Set exercise:
Repeat exactly, and only, the lines below starting at the line that contains "coil_end_y, coil_end_z), z_dir=lead_dir)" and ending at the line that contains "obj.data.transform(obj.matrix_world)", inclusive of both.

##### Data lines

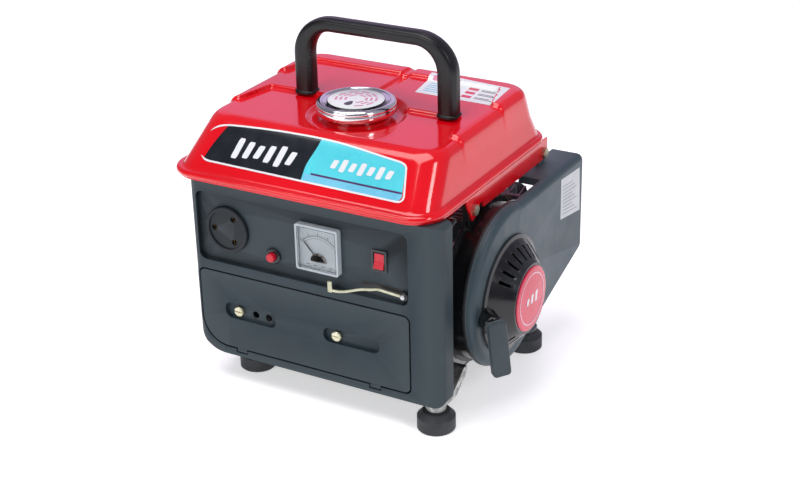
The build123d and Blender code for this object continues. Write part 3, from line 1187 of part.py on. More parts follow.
# High tension lead from the ignition coil to the plug cap.
LEAD_R = 3.2
coil_end = math.radians(COIL_ANGLE)
coil_mid = FAN_R + 8
coil_end_y = CRANK_Y + coil_mid * math.sin(coil_end) + 11 * math.cos(coil_end)
coil_end_z = CRANK_Z + coil_mid * math.cos(coil_end) - 11 * math.sin(coil_end)
boot_at = plug_seat + 32
boot_y = CRANK_Y + boot_at * math.cos(tilt)
boot_z = CRANK_Z + boot_at * math.sin(tilt)
lead_x = coil_x0 + 6
lead_dir = (0, math.cos(coil_end), -math.sin(coil_end))
lead_line = Spline(
    (lead_x, coil_end_y, coil_end_z),
    (lead_x, coil_end_y + 30, coil_end_z - 6),
    (lead_x - 12, boot_y - 6, boot_z + 4),
    (ENGINE_X + 11.2, boot_y, boot_z),
    tangents=(lead_dir, (-1, 0, 0)),
)
lead_start = Plane(origin=(lead_x, coil_end_y, coil_end_z), z_dir=lead_dir)
save("plug_lead", sweep(lead_start * Circle(LEAD_R), path=lead_line))
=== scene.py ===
"""Looks of the portable generator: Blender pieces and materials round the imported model."""
import json
import math

import bpy
import numpy as np
from mathutils import Matrix, Vector
from mathutils.bvhtree import BVHTree


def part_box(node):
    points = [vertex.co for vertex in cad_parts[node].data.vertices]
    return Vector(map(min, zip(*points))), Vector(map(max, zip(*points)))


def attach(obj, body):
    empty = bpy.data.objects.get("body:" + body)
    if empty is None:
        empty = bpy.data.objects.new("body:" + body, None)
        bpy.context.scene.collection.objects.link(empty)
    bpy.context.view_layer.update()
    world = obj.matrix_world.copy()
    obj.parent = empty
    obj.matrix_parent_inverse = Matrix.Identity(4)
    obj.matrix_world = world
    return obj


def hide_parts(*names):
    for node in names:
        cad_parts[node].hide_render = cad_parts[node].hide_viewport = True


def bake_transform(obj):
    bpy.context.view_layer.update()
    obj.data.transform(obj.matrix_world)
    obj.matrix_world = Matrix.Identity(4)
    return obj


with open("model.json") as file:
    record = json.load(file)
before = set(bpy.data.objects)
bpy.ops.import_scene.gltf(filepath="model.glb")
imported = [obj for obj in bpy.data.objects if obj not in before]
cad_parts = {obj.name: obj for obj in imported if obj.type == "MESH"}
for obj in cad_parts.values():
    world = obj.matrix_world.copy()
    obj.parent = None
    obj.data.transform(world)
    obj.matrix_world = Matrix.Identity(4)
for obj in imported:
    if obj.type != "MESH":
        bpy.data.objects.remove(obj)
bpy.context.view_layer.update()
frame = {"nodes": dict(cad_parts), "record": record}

MM = 0.001
nodes = frame["nodes"]


def span(node, axis):
    """Lowest and highest coordinate of a CAD node along an axis, in millimetres."""
    low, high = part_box(node)
    return low[axis] / MM, high[axis] / MM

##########

Task solution:
lead_start = Plane(origin=(lead_x, coil_end_y, coil_end_z), z_dir=lead_dir)
save("plug_lead", sweep(lead_start * Circle(LEAD_R), path=lead_line))
=== scene.py ===
"""Looks of the portable generator: Blender pieces and materials round the imported model."""
import json
import math

import bpy
import numpy as np
from mathutils import Matrix, Vector
from mathutils.bvhtree import BVHTree


def part_box(node):
    points = [vertex.co for vertex in cad_parts[node].data.vertices]
    return Vector(map(min, zip(*points))), Vector(map(max, zip(*points)))


def attach(obj, body):
    empty = bpy.data.objects.get("body:" + body)
    if empty is None:
        empty = bpy.data.objects.new("body:" + body, None)
        bpy.context.scene.collection.objects.link(empty)
    bpy.context.view_layer.update()
    world = obj.matrix_world.copy()
    obj.parent = empty
    obj.matrix_parent_inverse = Matrix.Identity(4)
    obj.matrix_world = world
    return obj


def hide_parts(*names):
    for node in names:
        cad_parts[node].hide_render = cad_parts[node].hide_viewport = True


def bake_transform(obj):
    bpy.context.view_layer.update()
    obj.data.transform(obj.matrix_world)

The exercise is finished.